The Congressional Budget Office has estimated the funding would
increase federal revenues by $204 billion over 10 years - key to
climate and healthcare spending.
U.S. Treasury Secretary Janet Yellen directed IRS Commissioner
Charles Rettig this week to produce a $80 billion spending and
hiring plan within six months, but not to boost scrutiny on people
earning under $400,000.
Sarin declined to say how many revenue agents the IRS wants to hire
- a job category that stood at 8,321 in fiscal 2021.
MAKING THE IRS MORE LIKE ONLINE BANKING
After making up for attrition, the IRS hiring plan includes tens of
thousands of new customer service personnel and information
technology specialists.
These hires will develop technology tools to identify more high-end
audit targets and provide a customer experience on par with online
banking, she said.
"We’ll have an IRS that is able to serve Americans the way that they
deserve. That means an IRS, for example, that is able to answer the
phones," Sarin added.
Representative Kevin Brady, the top Republican on the tax-writing
House Ways and Means Committee, disputed Treasury's assertion that
many of the new hires would replace retirees, his office saying on
Twitter, "the existing budget can replace them.

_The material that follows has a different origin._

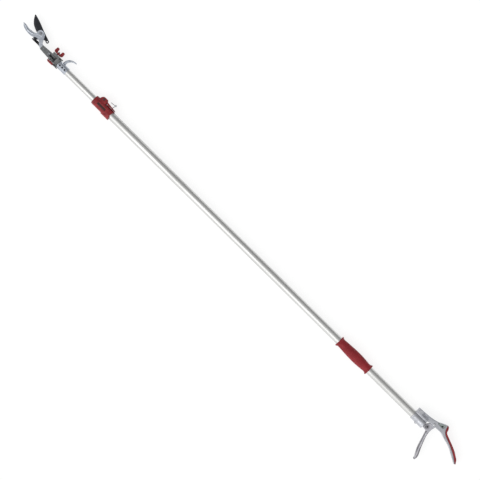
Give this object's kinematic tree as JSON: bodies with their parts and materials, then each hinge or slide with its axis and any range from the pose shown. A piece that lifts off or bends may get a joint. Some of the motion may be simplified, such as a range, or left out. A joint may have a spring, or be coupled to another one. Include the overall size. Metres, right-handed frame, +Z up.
{
  "type": "telescoping pole pruner",
  "caption": "Telescoping pole pruner: squeeze lever, pull rod inside a sliding tube pole with a cam clamp, and a tilting head with a bypass blade and hook.",
  "frame": {"origin": "middle of the footprint, on the surface the tool lies on", "axes": "+X along the pole towards the cutting head, +Y towards the squeeze lever side, +Z up"},
  "size_m": [1.8834, 0.1554, 0.035],
  "materials": {
    "tube_aluminium": "clear anodised tube with fine drawn lines",
    "cast_aluminium": "tumbled die casting",
    "head_grey": "grey enamel over a casting",
    "blade_black": "dark non-stick coating over hardened steel",
    "hook_steel": "nickel-plated forged steel",
    "bright_steel": "zinc-plated",
    "black_steel": "black oxide",
    "red_plastic": "moulded nylon, satin",
    "red_grip": "moulded grip, fine texture",
    "grey_plastic": "moulded, fine texture",
    "white_plastic": "natural nylon"
  },
  "bodies": {
    "lower_section": {"lower_tube": "tube_aluminium", "grip_sleeve": "red_grip", "rod_guide": "white_plastic", "return_spring": "bright_steel", "handle_frame": "cast_aluminium", "handle_insert": "red_plastic", "socket_bolt": "bright_steel", "socket_nut": "bright_steel", "lever_pivot_bolt": "bright_steel", "lever_pivot_nut": "bright_steel", "horn_panel_screw": "black_steel", "socket_set_screw": "black_steel", "horn_panel": "grey_plastic", "clamp_body": "red_plastic", "clamp_cam_pin": "bright_steel", "clamp_set_screw": "black_steel", "end_wiper": "white_plastic"},
    "squeeze_lever": {"squeeze_lever": "cast_aluminium"},
    "lower_rod": {"lower_pull_rod": "tube_aluminium", "rod_end_eye": "black_steel", "rod_end_pin": "bright_steel", "spring_seat": "black_steel", "rod_clutch": "black_steel"},
    "brake_shoe": {"brake_shoe": "black_steel"},
    "clamp_lever": {"clamp_lever": "red_plastic", "catch_pin": "bright_steel"},
    "lever_catch": {"lever_catch": "bright_steel"},
    "upper_section": {"upper_tube": "tube_aluminium", "upper_tube_glide": "white_plastic", "branch_hook": "hook_steel", "hook_screw_1": "black_steel", "hook_screw_2": "black_steel", "hook_screw_3": "black_steel", "tilt_yoke": "head_grey", "yoke_clamp_cap": "head_grey", "yoke_screw_1": "black_steel", "yoke_screw_2": "black_steel", "tilt_cap": "red_plastic", "tilt_bolt": "bright_steel"},
    "upper_rod": {"upper_pull_rod": "tube_aluminium", "rod_ferrule": "black_steel", "pull_cable": "bright_steel"},
    "head": {"head_arm": "head_grey", "arm_rivet_1": "bright_steel", "arm_rivet_2": "bright_steel", "counter_blade": "hook_steel", "blade_pivot_washer": "hook_steel", "blade_pivot_bolt": "bright_steel", "blade_pivot_nut": "bright_steel", "wing_stud": "black_steel"},
    "wing_knob": {"wing_knob": "red_plastic", "knob_washer": "bright_steel"},
    "drive_tongue": {"drive_tongue": "black_steel", "drive_pin": "bright_steel"},
    "blade": {"blade": "blade_black"}
  },
  "joints": [
    {"name": "squeeze", "type": "hinge", "parent": "lower_section", "child": "squeeze_lever", "pos_m": [-0.8111, -0.04135, 0.0175], "axis": [0, 0, 1], "range_deg": [0, 45], "stiffness_Nm_per_rad": 0.8, "springref_deg": -28.65},
    {"name": "lower_rod_pull", "type": "slide", "parent": "lower_section", "child": "lower_rod", "axis": [-1, 0, 0], "range_m": [0, 0.0184], "deforming": ["return_spring"]},
    {"name": "clamp_open", "type": "hinge", "parent": "lower_section", "child": "clamp_lever", "pos_m": [0.6003, -0.04025, 0.0175], "axis": [0, 0, 1], "range_deg": [0, 105]},
    {"name": "shoe_release", "type": "slide", "parent": "lower_section", "child": "brake_shoe", "axis": [0, -1, 0], "range_m": [0, 0.0007]},
    {"name": "catch_flip", "type": "hinge", "parent": "clamp_lever", "child": "lever_catch", "pos_m": [0.5653, -0.03735, 0.0175], "axis": [0, 0, 1], "range_deg": [-30, 0], "stiffness_Nm_per_rad": 0.001, "springref_deg": 28.65},
    {"name": "pole_extension", "type": "slide", "parent": "lower_section", "child": "upper_section", "axis": [1, 0, 0], "range_m": [0, 1.15]},
    {"name": "upper_rod_pull", "type": "slide", "parent": "upper_section", "child": "upper_rod", "axis": [-1, 0, 0], "range_m": [0, 0.0184], "deforming": ["pull_cable"]},
    {"name": "head_tilt", "type": "hinge", "parent": "upper_section", "child": "head", "pos_m": [0.7988, -0.01965, 0.0175], "axis": [0, -1, 0], "range_deg": [0, 75], "deforming": ["pull_cable"]},
    {"name": "knob_turn", "type": "hinge", "parent": "head", "child": "wing_knob", "pos_m": [0.7988, -0.01965, 0.0175], "axis": [0, -1, 0], "continuous": true},
    {"name": "tongue_pull", "type": "slide", "parent": "head", "child": "drive_tongue", "axis": [-1, 0, 0], "range_m": [0, 0.0184], "deforming": ["pull_cable"]},
    {"name": "blade_close", "type": "hinge", "parent": "head", "child": "blade", "pos_m": [0.8803, -0.04665, 0.0175], "axis": [0, 0, 1], "range_deg": [0, 37.7]}
  ],
  "couplings": [
    {"joint": "lower_rod_pull", "follows": "squeeze", "m_per_rad": 0.02333},
    {"joint": "upper_rod_pull", "follows": "squeeze", "m_per_rad": 0.02333},
    {"joint": "tongue_pull", "follows": "squeeze", "m_per_rad": 0.02333},
    {"joint": "blade_close", "follows": "squeeze", "ratio": 0.8353},
    {"joint": "shoe_release", "follows": "clamp_open", "m_per_rad": 0.00038}
  ]
}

These are all new."
To target wealthy taxpayers and handle sophisticated audits, Sarin
said the IRS needs mid-career individuals with accounting and often
tax law experience.
Janet Holtzblatt, a senior fellow with the Tax Policy Center, a
Washington think tank, said it will be difficult for the IRS to
compete with the private sector for experienced employees in a tight
labor market as the IRS has salary limitations based on federal pay
scales.
"From the IRS' perspective, one area where they might be able to
compete on is offering a better quality of life," Holtzblatt said.
This includes more job security, government health care, pension
benefits and regular working hours.
(Reporting by David Lawder; Editing by Heather Timmons and Josie
Kao)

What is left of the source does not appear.